◆ **RECORDED DATA**

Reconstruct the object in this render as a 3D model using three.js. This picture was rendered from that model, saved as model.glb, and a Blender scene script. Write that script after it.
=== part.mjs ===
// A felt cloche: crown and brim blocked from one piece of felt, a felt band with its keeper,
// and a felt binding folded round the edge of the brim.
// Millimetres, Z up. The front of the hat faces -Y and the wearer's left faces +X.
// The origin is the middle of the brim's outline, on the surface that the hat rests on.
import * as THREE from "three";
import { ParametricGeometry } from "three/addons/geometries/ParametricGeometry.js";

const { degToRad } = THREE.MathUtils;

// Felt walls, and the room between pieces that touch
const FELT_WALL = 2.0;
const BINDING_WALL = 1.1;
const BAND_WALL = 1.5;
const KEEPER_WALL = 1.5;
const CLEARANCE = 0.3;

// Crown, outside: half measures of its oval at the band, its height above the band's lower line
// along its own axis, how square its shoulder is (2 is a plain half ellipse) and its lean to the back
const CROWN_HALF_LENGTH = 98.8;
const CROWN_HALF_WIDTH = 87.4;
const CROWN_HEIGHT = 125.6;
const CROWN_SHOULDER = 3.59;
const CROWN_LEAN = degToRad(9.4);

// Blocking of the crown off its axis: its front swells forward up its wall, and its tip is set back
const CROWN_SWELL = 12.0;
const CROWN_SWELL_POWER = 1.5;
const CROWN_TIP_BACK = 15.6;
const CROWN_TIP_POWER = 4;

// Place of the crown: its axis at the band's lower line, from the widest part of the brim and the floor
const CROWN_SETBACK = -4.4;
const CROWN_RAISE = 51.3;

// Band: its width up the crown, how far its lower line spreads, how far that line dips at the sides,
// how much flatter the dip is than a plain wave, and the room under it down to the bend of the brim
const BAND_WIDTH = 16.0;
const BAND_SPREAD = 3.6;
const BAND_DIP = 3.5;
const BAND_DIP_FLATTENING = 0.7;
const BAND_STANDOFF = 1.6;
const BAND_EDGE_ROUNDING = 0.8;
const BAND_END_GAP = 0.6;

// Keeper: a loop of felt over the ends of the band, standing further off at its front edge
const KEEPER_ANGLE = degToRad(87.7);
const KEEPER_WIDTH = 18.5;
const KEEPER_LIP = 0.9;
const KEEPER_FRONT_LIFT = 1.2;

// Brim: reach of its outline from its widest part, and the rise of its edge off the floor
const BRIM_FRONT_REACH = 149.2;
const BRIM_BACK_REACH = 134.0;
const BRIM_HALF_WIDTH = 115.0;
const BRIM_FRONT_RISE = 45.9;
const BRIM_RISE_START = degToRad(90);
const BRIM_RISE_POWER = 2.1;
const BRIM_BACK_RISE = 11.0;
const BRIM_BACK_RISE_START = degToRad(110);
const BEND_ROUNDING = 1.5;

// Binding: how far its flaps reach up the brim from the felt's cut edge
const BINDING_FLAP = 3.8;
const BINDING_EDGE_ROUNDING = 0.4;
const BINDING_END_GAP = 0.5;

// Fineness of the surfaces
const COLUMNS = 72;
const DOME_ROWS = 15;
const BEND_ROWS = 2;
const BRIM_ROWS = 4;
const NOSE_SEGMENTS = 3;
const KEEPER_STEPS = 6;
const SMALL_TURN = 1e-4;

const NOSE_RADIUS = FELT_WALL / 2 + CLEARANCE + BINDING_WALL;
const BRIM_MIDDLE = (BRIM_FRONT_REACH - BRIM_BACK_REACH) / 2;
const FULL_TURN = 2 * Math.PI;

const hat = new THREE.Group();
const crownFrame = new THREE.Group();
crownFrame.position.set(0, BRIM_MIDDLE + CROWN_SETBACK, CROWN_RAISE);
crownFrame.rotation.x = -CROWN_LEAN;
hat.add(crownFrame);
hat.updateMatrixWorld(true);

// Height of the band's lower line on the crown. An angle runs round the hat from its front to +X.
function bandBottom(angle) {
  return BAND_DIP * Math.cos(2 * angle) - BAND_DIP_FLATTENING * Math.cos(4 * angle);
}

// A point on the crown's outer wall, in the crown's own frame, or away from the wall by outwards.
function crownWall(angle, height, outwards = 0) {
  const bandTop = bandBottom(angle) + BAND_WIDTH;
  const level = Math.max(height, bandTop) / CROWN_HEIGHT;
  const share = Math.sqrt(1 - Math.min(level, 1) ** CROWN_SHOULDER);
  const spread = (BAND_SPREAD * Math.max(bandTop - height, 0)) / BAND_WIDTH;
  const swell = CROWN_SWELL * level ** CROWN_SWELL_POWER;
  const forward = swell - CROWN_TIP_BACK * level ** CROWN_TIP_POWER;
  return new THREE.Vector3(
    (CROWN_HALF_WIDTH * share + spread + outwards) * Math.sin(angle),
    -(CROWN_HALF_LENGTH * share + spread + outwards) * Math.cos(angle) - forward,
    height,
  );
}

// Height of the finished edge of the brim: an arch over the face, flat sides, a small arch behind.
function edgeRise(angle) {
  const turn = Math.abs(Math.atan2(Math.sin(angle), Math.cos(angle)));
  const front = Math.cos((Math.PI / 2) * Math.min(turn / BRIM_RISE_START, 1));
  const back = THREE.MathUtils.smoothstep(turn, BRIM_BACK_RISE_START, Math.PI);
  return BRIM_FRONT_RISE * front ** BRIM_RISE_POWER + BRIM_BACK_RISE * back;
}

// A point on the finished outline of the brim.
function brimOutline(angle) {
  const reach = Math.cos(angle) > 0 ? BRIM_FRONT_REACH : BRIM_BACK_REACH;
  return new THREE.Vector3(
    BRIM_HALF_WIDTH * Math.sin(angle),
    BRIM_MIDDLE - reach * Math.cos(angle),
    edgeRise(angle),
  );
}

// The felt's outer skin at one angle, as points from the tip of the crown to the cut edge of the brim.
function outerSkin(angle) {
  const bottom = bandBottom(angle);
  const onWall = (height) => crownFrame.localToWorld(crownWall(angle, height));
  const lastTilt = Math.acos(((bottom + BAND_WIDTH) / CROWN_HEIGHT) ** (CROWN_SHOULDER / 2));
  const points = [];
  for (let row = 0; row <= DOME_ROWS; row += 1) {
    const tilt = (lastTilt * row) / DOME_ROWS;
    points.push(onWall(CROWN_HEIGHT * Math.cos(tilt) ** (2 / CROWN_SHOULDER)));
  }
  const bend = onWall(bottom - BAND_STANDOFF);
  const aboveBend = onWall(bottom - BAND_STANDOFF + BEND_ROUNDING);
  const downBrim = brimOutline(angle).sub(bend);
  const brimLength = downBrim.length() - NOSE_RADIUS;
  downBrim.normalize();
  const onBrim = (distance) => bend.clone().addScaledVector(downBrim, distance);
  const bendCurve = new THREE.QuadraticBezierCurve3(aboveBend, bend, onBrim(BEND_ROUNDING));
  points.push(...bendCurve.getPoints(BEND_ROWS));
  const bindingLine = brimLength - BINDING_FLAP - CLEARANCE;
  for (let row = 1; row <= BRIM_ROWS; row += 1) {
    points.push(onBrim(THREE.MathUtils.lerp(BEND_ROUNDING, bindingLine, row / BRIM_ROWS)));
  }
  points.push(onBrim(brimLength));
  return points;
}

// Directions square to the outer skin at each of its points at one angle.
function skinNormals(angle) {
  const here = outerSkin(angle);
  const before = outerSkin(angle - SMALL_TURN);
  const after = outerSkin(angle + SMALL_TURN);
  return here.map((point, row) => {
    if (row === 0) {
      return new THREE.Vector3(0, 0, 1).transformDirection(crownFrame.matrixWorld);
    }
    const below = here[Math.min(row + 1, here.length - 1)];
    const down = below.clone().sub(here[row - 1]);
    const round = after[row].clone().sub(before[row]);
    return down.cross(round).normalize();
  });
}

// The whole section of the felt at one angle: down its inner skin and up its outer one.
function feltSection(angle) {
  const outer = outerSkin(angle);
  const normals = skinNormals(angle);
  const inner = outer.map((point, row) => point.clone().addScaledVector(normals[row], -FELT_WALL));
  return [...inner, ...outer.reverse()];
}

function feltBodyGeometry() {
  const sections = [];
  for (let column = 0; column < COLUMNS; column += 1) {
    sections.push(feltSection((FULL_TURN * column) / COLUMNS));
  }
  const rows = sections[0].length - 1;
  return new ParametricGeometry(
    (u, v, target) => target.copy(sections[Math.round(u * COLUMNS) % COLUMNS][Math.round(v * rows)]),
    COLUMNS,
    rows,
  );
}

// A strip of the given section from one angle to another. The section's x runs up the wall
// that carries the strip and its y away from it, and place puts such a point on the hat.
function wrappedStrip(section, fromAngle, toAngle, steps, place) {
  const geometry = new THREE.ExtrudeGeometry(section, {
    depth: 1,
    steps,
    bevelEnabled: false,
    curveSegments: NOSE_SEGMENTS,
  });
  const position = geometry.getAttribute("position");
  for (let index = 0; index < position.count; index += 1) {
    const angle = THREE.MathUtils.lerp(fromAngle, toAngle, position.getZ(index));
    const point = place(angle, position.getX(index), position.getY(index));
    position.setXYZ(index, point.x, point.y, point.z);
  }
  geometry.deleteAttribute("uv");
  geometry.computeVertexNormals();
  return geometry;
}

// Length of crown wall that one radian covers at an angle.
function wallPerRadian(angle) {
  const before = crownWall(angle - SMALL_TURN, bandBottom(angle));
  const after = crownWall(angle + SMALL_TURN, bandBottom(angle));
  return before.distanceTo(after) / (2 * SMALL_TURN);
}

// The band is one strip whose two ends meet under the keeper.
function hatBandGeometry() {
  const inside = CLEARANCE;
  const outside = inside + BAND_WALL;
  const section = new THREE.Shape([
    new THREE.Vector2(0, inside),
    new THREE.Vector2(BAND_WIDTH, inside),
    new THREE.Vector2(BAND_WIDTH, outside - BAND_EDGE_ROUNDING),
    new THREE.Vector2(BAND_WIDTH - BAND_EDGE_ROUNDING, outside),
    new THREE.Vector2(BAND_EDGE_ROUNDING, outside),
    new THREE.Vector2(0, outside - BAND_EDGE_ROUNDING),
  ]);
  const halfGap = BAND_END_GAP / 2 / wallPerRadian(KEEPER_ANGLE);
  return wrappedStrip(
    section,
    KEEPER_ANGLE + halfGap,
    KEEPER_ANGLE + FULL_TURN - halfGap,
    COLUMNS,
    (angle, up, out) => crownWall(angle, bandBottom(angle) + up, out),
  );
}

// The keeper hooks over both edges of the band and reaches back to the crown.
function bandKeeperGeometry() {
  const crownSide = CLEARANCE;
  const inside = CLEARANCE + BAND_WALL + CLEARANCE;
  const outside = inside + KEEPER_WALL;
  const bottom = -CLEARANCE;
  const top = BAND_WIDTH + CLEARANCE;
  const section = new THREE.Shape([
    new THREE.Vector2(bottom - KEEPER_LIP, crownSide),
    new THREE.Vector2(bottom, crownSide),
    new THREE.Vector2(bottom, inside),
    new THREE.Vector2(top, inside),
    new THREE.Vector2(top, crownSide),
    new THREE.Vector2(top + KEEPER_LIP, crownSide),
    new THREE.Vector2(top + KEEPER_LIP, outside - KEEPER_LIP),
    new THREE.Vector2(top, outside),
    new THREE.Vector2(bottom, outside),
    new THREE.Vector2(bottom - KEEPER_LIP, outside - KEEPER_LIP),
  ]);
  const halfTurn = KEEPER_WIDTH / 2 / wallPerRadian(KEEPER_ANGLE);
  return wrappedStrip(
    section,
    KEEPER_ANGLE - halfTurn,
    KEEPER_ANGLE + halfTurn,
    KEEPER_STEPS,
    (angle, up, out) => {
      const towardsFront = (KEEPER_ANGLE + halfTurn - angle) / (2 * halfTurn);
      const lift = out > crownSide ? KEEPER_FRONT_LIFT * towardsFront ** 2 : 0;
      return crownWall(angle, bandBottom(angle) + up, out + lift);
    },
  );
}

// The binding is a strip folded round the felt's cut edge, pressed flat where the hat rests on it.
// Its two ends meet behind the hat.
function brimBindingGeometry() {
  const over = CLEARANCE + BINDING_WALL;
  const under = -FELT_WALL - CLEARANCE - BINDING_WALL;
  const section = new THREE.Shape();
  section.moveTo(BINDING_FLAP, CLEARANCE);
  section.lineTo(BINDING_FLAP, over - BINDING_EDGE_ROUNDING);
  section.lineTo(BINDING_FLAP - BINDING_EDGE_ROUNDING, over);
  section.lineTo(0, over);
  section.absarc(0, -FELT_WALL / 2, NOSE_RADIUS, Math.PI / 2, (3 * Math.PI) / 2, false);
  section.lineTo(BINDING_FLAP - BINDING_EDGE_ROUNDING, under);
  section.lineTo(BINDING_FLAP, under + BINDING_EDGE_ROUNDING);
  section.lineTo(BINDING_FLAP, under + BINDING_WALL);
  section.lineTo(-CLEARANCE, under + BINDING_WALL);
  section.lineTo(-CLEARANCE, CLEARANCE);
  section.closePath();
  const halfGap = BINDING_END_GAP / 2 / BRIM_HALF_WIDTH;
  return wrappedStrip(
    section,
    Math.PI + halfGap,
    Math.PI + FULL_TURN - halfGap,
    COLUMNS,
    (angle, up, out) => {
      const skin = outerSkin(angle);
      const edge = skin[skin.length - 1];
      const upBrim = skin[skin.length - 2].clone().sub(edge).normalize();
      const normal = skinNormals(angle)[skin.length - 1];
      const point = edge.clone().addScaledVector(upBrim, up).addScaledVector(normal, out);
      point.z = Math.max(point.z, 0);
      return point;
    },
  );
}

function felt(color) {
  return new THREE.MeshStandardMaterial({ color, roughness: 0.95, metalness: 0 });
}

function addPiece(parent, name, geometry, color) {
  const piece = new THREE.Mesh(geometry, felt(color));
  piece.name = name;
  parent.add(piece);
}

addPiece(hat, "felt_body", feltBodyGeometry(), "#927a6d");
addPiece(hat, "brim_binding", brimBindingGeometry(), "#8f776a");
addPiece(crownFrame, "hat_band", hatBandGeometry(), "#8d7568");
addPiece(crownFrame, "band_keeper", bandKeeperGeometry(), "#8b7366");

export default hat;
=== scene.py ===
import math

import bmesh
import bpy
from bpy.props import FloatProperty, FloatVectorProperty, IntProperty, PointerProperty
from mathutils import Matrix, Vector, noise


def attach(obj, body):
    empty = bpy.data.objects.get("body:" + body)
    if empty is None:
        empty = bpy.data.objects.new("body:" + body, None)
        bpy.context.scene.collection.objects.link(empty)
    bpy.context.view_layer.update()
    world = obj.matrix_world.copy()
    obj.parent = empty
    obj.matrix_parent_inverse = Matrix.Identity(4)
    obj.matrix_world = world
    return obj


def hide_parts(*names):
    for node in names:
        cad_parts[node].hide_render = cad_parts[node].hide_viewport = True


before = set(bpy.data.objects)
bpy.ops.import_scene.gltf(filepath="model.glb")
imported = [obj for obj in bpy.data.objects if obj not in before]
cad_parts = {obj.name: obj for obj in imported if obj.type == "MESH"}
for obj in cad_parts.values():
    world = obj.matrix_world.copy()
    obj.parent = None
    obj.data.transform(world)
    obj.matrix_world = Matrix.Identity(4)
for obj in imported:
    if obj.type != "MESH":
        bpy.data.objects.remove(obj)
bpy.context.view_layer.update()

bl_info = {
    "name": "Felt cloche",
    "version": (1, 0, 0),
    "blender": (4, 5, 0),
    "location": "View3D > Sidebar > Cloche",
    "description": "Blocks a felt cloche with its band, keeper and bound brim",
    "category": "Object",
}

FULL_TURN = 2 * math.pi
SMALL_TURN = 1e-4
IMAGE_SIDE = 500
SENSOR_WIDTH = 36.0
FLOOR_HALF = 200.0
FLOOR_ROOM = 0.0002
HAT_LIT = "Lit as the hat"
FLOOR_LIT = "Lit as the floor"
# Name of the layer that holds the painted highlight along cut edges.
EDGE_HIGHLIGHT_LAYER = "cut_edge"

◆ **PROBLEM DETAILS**
Your task is to reproduce, exactly and exclusively, the lines from the one holding "obj.data.transform(world)" through the final line of the listing.

◆ **FINISHED ANSWER**
    obj.data.transform(world)
    obj.matrix_world = Matrix.Identity(4)
for obj in imported:
    if obj.type != "MESH":
        bpy.data.objects.remove(obj)
bpy.context.view_layer.update()

bl_info = {
    "name": "Felt cloche",
    "version": (1, 0, 0),
    "blender": (4, 5, 0),
    "location": "View3D > Sidebar > Cloche",
    "description": "Blocks a felt cloche with its band, keeper and bound brim",
    "category": "Object",
}

FULL_TURN = 2 * math.pi
SMALL_TURN = 1e-4
IMAGE_SIDE = 500
SENSOR_WIDTH = 36.0
FLOOR_HALF = 200.0
FLOOR_ROOM = 0.0002
HAT_LIT = "Lit as the hat"
FLOOR_LIT = "Lit as the floor"
# Name of the layer that holds the painted highlight along cut edges.
EDGE_HIGHLIGHT_LAYER = "cut_edge"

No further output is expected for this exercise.